A Minute's Wait, the longest and best of the lot, is a back-thwacking, shillyshally riot of slapstick. A train--a gruesome Irish hybrid of the Toonerville Trolley and a Long Island Railroad local --pulls into Dunfaill for a minute's stop. Its motley passengers immediately spill out into the station bar and some hilarious vignettes. To make room for a goat, a bewildered British couple are demoted from their first-class compartment into third, there to rub insensitive feelers with a slithering mess of outraged Irish lobsters. A sweater-girl (full-blown by Maureen Connell) snares a husband under the diverted beak of her matchmaking aunt. Even the bar-girl gets a romantic Irish proposal: "How would you like to be buried with my people?" After many minutes' wait the uproarious caravan pro ceeds on its way, leaving the pleasant feeling that if the Dunfaill stop was a fair sample, God must surely smile on the Irish railways.
Fire Down Below (Warwick; Columbia) rises high and could have soared higher but for a curious fact: its proper beginning seems uncomfortably wedged in its middle. Two of the three principals disappear in the midst of the story for half an hour of screen time. The curious result is a fast-paced adventure yarn laced around a taut interlude of high drama.

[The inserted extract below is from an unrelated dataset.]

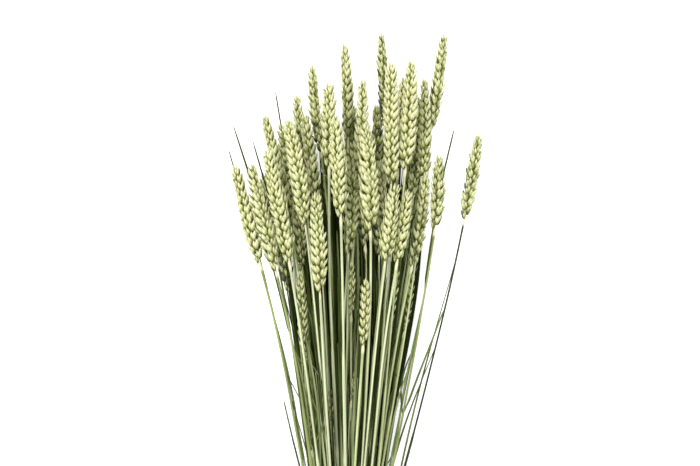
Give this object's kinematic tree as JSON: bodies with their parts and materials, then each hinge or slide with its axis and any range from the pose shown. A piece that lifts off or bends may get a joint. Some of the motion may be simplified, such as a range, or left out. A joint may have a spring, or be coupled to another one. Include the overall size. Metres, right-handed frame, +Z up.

The great bond between Robert Mitchum, small-boat captain and Caribbean smuggler, and Rita Hayworth, a stateless tramp ill-used by a long succession of lechers, is mutual worthlessness. They've both had it; all that's left for them is each other. Mitchum utters life-weary lines and Rita wears hers under her eyes. But Scripter Irwin Shaw has imbued the two with so much vitality that the characters emerge intact, and a movie whose eye sometimes strays from subtle human values to trite box-office appeal (e.g., a superfluous chromium-plated Mardi Gras festival) survives as a sharp study of three lost souls in crisis.
The film, shot in Trinidad, begins with deceptive ordinariness when Mitchum and his boat partner (Jack Lemmon) agree to haul Rita, freshly discarded by a mousy Detroit businessman, from Puerto Rico to an island where passports are less important. Lemmon, a clean-cut Midwesterner, sees Rita at first as a wild oat, ripe for harvest, but soon perceives that her true calling is to be his domesticated passion flower. When Mitchum tries to protect his young pal from Jezebel Hayworth, all he gets is a clout on the jaw. Then comes a fine sequence, which begins when Mitchum betrays Lemmon to the Coast Guard in a moment of pique. Lemmon escapes the law, ships on a tramp steamer to return to Mitchum's hideaway island and kill him. But there is a collision at sea and Lemmon is pinned in the wreckage. In their efforts to extricate him, a young Navy lieutenant (Bonar Colleano) and a grizzled doctor (Bernard Lee) raise Fire to a white-hot intensity. Apparently doomed by an imminent explosion in the burning ship, Lemmon wants to live only to get revenge and Rita. The ship is abandoned as beyond redemption. So is Lemmon. He is left alone, staring at a knife, a bottle of brandy and a crucifix. Never allowed to slop over into obvious symbolism, the episode is made not only credible but spine-tingling.
The ending is unexpected, satisfying and far from standard. Sleepy-eyed Bob Mitchum never will wake up, but here his somnolence is quite effective. Rita, whose role is in the nature of a screen comeback after four years of sporadic squabbling with Columbia, and Jack Lemmon are both wide awake, turn in solidly realistic performances. Despite some purple dialogue ("You're driving me mad, authentically mad!") and its involuted continuity, Fire Down Below is a triangle story with unusual tensile strength.